Something just has to be done to stop the spread of the DART accent; and personally, I think the time has come to use the ultimate weapon. Yes, I know it's extreme, but I believe we have to make it compulsory in schools.
It used to be a reasonable hope that this accent was a passing fad which would eventually die of shame, in the same way as legwarmers and men wearing pony-tails. Instead it has gone from strength to strength.
New speakers are hitting the airwaves daily, some of them getting their own TV shows. Even more worrying is the thought that the first generation of DART-speakers are now becoming parents, and children in the cradle are learning to say words like "ryndabite". It's horrible to contemplate. Horrible.
But there is hope. And in this case it springs from the State's long experience in promoting the Irish language; an effort which, as we know, nearly succeeded in eradicating it. At least we can salvage something from that whole sorry business by using the same techniques now on DART-speak.
Ideally, we should get the Christian Brothers involved, if only on a consultancy basis. But most of the necessary steps are obvious: 10 per cent bonuses for students doing their oral exams through the accent, and so on.
We need to go further than schools, of course. DART-intensive areas of Dublin should be isolated for special treatment, and children from the west encouraged to spend their summers there, living in the houses of native speakers (and sent home, needless to say, the moment they're caught speaking other dialects).
The scheme could be extended to the civil service, with an oral exam for all entrants (a harder one for anyone looking for a job in the Department of Arts, Heritage, DART-speaking areas and the Islands, obviously). But the main thing is that the State encourages people to speak it, in every way possible.
Of course, before we embark on this policy, we need to be clear what the DART accent is. The last time I wrote about it, I was invited onto a radio panel discussion on the subject, where everybody was talking about something different. One guy was going on about anglofied accents in RTE, which might be a problem, but it wasn't mine; and there was a talented mimic on the panel who wasn't sure what the DART accent was, but could do a very good Mary Robinson instead.
So let me say again that the key element of DART-speak - the bit that attacks the nervous system of listeners in the same way as the sound of fingernails scratching a blackboard, or this year's Irish Eurovision entry - is the sound that occurs twice in the word "southbound" and four times in the phrase "How now brown cow?".
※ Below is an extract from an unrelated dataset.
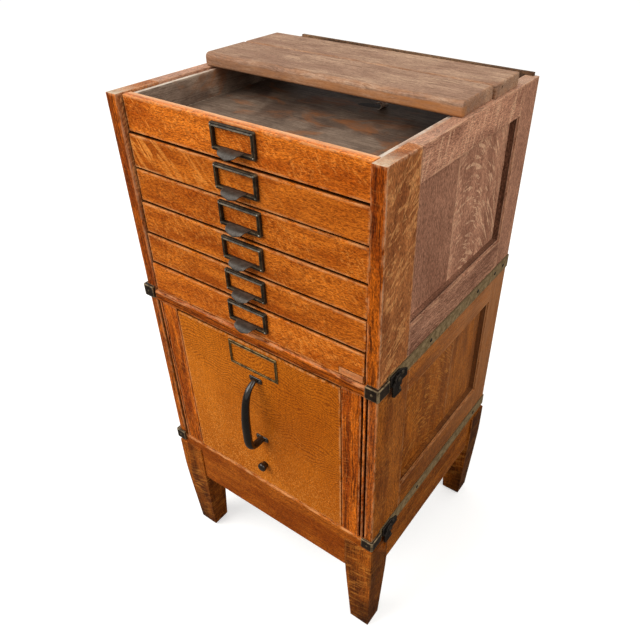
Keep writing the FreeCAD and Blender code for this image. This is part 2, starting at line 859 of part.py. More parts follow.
def strip_screws():
    """Domed screws of the right-hand strips."""
    screws = []
    face = half_width + strip_thickness
    for drop, places in zip((0, base_strip_drop), screw_places()):
        height = strip_low - drop + strip_height / 2
        for y in places:
            name = f"screw_{len(screws)}"
            shank = pin_along_x(f"{name}_shank", 1.9, half_width, face + 0.5, y, height, 8)
            head = pin_along_x(f"{name}_head", 3.6, face, face + 1.3, y, height, 12)
            screw = doc.addObject("Part::Fuse", name)
            screw.Base = head
            screw.Tool = shank
            screws.append(screw)
    return screws


latch_shift = ((0, 0), (3, base_strip_drop))  # along the side and down, upper joint then base
pivot_y = front_face + 39.5
pivot_z = strip_low + 14


def latch_outline(corners, shift_y, drop):
    """Corners given from the pivot, moved to one of the two joints."""
    centre_y = pivot_y + shift_y
    centre_z = pivot_z - drop
    return [(centre_y + c[0], centre_z + c[1]) + tuple(c[2:]) for c in corners]


def latch_plate(label, shift_y, drop):
    """Fixed plate of a latch with its pivot and its screw head."""
    body = new_body(label)
    back = half_width + strip_thickness + 0.2
    front = back + 3
    outline = latch_outline([
        (-15, -10), (-15, 8), (-13.5, 9.5), (10, 9.5), (30, -2), (30, -15), (16, -15),
        (16, -20.5), (14.5, -22), (11, -22), (9.5, -20.5), (9.5, -10),
    ], shift_y, drop)
    prism(body, "plate", "YZ_Plane", outline, back, front)
    centre_y = pivot_y + shift_y
    centre_z = pivot_z - drop
    sketch = new_sketch(body, "pivot", "YZ_Plane", front - 0.5)
    circle = sketch.addGeometry(
        Part.Circle(Vector(centre_y.value, centre_z.value, 0), Vector(0, 0, 1), 2.5)
    )
    place_point(sketch, circle, 3, (centre_y, centre_z))
    sketch.addConstraint(Sketcher.Constraint("Radius", circle, 2.5))
    pin = body.newObject("PartDesign::Pad", f"{body.Name}_pivot_pad")
    pin.Profile = sketch
    bind(pin, "Length", 4.8)
    sketch.Visibility = False
    doc.recompute()
    pivot_head = regular((centre_y, centre_z), 4, 12)
    prism(body, "pivot_head", "YZ_Plane", pivot_head, front + 4.1, front + 5.4)
    screw_head = regular((centre_y + 16, centre_z), 3.8, 12)
    prism(body, "screw_head", "YZ_Plane", screw_head, front - 0.5, front + 1.6)
    return body


def latch_hook(label, shift_y, drop):
    """Swinging hook: an eye on the pivot and a finger that passes under the catch stud."""
    body = new_body(label)
    back = half_width + strip_thickness + 3.5
    front = back + 3.5
    outline = latch_outline([
        (-8.5, 3), (-4, 7.5), (4, 7.5), (8.5, 3), (8.5, -9.5), (0.5, -12.5), (0.5, -23.5),
        (9, -23.5), (9, -28), (-10, -28), (-13.5, -24.5), (-13.5, -6), (-8.5, -3),
    ], shift_y, drop)
    prism(body, "hook", "YZ_Plane", outline, back, front)
    drill(body, "eye", "YZ_Plane", (pivot_y + shift_y, pivot_z - drop), 2.58, back - 1, front + 1)
    return body


def build_hardware():
    """Strips, screws and latches of both joints on both sides."""
    upper_holes, base_holes = screw_places()
    upper = joint_strip("joint_strip_right", 0, upper_holes, front_face)
    base = joint_strip("base_strip_right", base_strip_drop, base_holes, front_face - 2.1)
    mirrored("joint_strip_left", upper)
    mirrored("base_strip_left", base)
    plates = []
    studs = []
    for joint, (shift_y, drop) in zip(("upper", "base"), latch_shift):
        plate = latch_plate(f"{joint}_plate", shift_y, drop)
        stud = pin_along_x(f"{joint}_stud", 3, half_width, half_width + strip_thickness + 7,
                           pivot_y + shift_y + 5, pivot_z - drop - 20, 12)
        hook = latch_hook(f"{joint}_latch_hook_right", shift_y, drop)
        mirrored(f"{joint}_latch_hook_left", hook)
        plates += [plate, mirrored(f"{joint}_plate_left", plate)]
        studs.append(stud)
    group("latch_plates", plates)
    fasteners = strip_screws() + studs
    twins = [mirrored(f"{fastener.Name}_left", fastener) for fastener in fasteners]
    group("strip_screws_and_studs", fasteners + twins)


# Loose top boards


def top_board(label, length, depth, centre_x, centre_y):
    """A loose board laid across the side frames, turned a little."""
    body = new_body(label)
    outline = rectangle(-length / 2, -depth / 2, length / 2, depth / 2)
    prism(body, "board", "XY_Plane", outline, 0, board_thickness)
    body.Placement = FreeCAD.Placement(Vector(), FreeCAD.Rotation(Vector(0, 0, 1), 1))
    bind(body, "Placement.Rotation.Angle", board_yaw)
    for axis, size in zip("xyz", (centre_x, centre_y + datum_shift, case_height)):
        bind(body, f"Placement.Base.{axis}", size)
    return body


def build_top():
    """Front board with a rounded nosing, and the square back board."""
    front = top_board("front_top_board", board_length, front_board_depth, 0, 11.5)
    depth = front_board_depth / 2
    soften(front, "corner", 12, lambda box: near(box.YMax, -depth) and box.ZLength > 10
           and box.XMax < 0)
    soften(front, "nosing", 7, lambda box: near(box.ZMin, board_thickness)
           and box.YMin < 0 and box.YMax < depth.value - 5)
    soften(front, "under", 4, lambda box: near(box.ZMax, 0)
           and box.YMin < 0 and box.YMax < depth.value - 5)
    top_board("back_top_board", board_length, back_board_depth, 1.5, 101)


def finish():
    """Check every object, then write each labelled piece to its own file."""
    doc.recompute()
    used = {link for thing in doc.Objects for link in thing.OutList}
    pieces = [
        thing for thing in doc.Objects
        if thing not in used and hasattr(thing, "Shape")
        and thing.isDerivedFrom("Part::Feature")
    ]
    pieces += [
        thing for thing in doc.Objects
        if thing in used and thing.Label in kept_sources
    ]
    for thing in doc.Objects:
        if "Invalid" in thing.State or "Error" in thing.State:
            raise RuntimeError(f"{thing.Label} did not compute")
    os.makedirs("parts", exist_ok=True)
    for old in os.listdir("parts"):
        os.remove(os.path.join("parts", old))
    for piece in pieces:
        shape = piece.Shape
        if shape.isNull() or not shape.isValid():
            raise RuntimeError(f"{piece.Label} has no sound shape")
        shape.exportStep(f"parts/{piece.Label}.step")
    print(len(pieces), "pieces written")


kept_sources = (
    "joint_strip_right", "base_strip_right", "upper_latch_hook_right", "base_latch_hook_right",
)

build_base()
build_file_section()
build_drawer_section()
for drawer_number in range(1, flat_drawers + 1):
    flat_drawer(drawer_number)
file_drawer()
file_label_frame()
bow_pull()
guide_rod()
follower_block()
build_hardware()
build_top()
finish()
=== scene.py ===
import math

import bpy
import numpy as np
from mathutils import Matrix, Vector


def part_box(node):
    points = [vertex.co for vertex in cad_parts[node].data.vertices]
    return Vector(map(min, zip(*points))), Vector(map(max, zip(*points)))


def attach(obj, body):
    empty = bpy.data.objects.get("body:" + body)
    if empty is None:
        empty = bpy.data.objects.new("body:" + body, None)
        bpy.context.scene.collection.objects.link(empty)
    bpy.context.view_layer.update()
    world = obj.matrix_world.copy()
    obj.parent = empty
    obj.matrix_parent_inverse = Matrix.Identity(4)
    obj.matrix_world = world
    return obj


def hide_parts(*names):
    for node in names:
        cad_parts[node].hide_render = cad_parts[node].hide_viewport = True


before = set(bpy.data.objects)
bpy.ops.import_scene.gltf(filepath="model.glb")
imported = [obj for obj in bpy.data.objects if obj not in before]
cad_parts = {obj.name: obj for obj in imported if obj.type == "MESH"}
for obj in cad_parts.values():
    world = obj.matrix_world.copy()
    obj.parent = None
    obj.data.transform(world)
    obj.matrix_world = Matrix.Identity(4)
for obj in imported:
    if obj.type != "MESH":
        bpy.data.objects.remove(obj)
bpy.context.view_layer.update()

bl_info = {
    "name": "Sectional filing cabinet",
    "version": (1, 0, 0),
    "blender": (4, 5, 0),
    "location": "3D View > Sidebar > Cabinet",
    "description": "Dresses the packed model of a sectional oak filing cabinet",
    "category": "Add Mesh",
}

# All lengths below are in millimetres. X and y start from the middle of the case, which lies
# 18 mm behind the frame's origin, and z from the floor.
MM = 0.001
MIDDLE = np.array([0, 18, 0])
SIDES = ((-1, "left"), (1, "right"))
SIDE_FACE, CASE_BACK, CASE_TOP, LEG_TOP = 224.5, 212.5, 926.0, 253.0
DRAWERS = range(1, 7)
PLANES = ("YZ", "XZ", "XY")  # the plane across each axis
MARKS = ("worn", "tone", "figure", "bare", "soot")  # what each point of a part tells its wood
LOOKS = {}  # the materials by name, once they are made
SMOOTH = {"interpolation_type": "SMOOTHSTEP"}  # the setting of every range that blends two looks


# Colour


def linear(hex_colour):
    """sRGB hex to linear RGBA: below the knee a straight line, above it a power of 2.4."""
    part = np.array([int(hex_colour[i:i + 2], 16) for i in (1, 3, 5)]) / 255
    low = part / 12.92
    high = ((part + 0.055) / 1.055) ** 2.4
    return (*np.where(part <= 0.04045, low, high).tolist(), 1.0)


# Settings


def colour_setting(label, description, hex_colour):
    """A colour that a user may change."""
    return bpy.props.FloatVectorProperty(
        name=label, description=description, subtype="COLOR", size=4,
        min=0, max=1, default=linear(hex_colour),
    )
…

When I wrote about it previously, I suggested this was a vowel sound; but thanks to a letter from fellow sufferers Patsy and Kevin Flanagan from Ballyhaunis, I now know it is in fact a "diphthong". And I mention this highly technical term here only because I think it could also be useful in the marketing campaign to "promote" the accent, which is the second part of my plan.
For example, we could have advertising slogans like "Diphthong's for you"; which I promise is the only one of the many terrible puns available that I'm going to share with you here. (Ok, I lied. How about: "Diphthong's bigger than the both of us?")
With this kind of promotion, on top of the education-based approach already outlined, I think we can kill the accent within a generation. At least we have to try.
One of the great successes of the Belfast Agreement was the clause requiring the people of the Republic to continue using the English five pence piece in their daily transactions, despite the fact that not only is it not legal tender here, but it isn't even the same size or design as the corresponding Irish coin.
No, of course this wasn't in the Belfast Agreement. But if it had been (the section on confidence-building measures would be the obvious place for it) the English five pence piece could not have expected better treatment than it already gets in this country, in defiance of all logic. Of course, English one and two pence pieces also circulate here, largely unnoticed. But at least these are the same size and shape as their Irish counterparts. Whereas the main similarity between the two five-pences is that both have a special design feature that allows them to roll out of your hand and into the nearest drain with monotonous regularity.
Indeed, with the in-depth research typical of this column, I've established that the Irish five pence piece is much more physically similar to, say, the five peseta coin (Don't even think about claiming for a trip to Spain - Ed) than the English five pence piece, though nobody would deliberately try to use the Spanish currency here.
So this week I rang the Central Bank to see if it had any policy on the rogue five-pences - like forced repatriation.
I'm sorry to say, however, that the bank has no policy at all on the impostor coins, and could not even offer an estimate on how many were circulating here (8,546,310 I told them, but I was only messing).
This is not good enough. I know five pence doesn't buy much these days, but if we go to the trouble of designing our own currency, it should at least have exclusive rights here. It's an issue of national pride, after all.
If I was starting a national campaign on the issue - and I would if I wasn't already so busy trying to save Guinness's marketing department from itself - the slogan would be: "The single currency? Shame we've never tried it."